What advice would you give to anyone following in your footsteps?
Morocco is a great destination for a vacation or for an extended stay for a change of scenery. However, it is a developing country with a very different social, political and economic structure to Western Europe or the US and what seem charming as a visitor might grate if it were part of daily life.
My strong recommendation is to rent before buying and for prospective foreign residents to really try to immerse themselves in their chosen town or city to give it a ‘test drive’. Anyone thinking to set up a business or invest in Morocco, should consider carefully the risks and opportunities and research their market very carefully. The market here is not like back home and the employment regulations can be very strict.

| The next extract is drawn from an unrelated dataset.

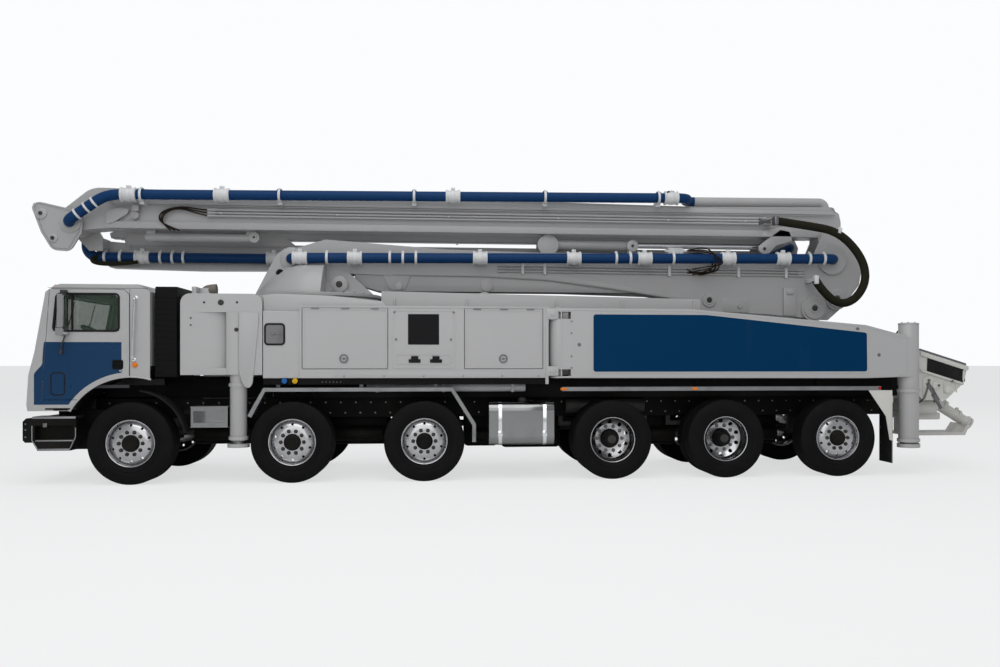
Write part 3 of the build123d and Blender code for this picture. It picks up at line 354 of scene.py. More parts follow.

What are your plans for the future?
I am currently studying for a Master’s in Edinburgh and plan to submit my dissertation in 2018 based on research I am conducting in Essaouira. My husband and I are bringing up our son bilingually and it is important for us that he gets a chance to experience as much of both cultures as possible. Following my Master’s, I hope to use my the knowledge and skills gained living in Morocco and elsewhere and during academic study to work in a company with business interests in North Africa. One day, I would also love to establish a business based around my love of Moroccan food.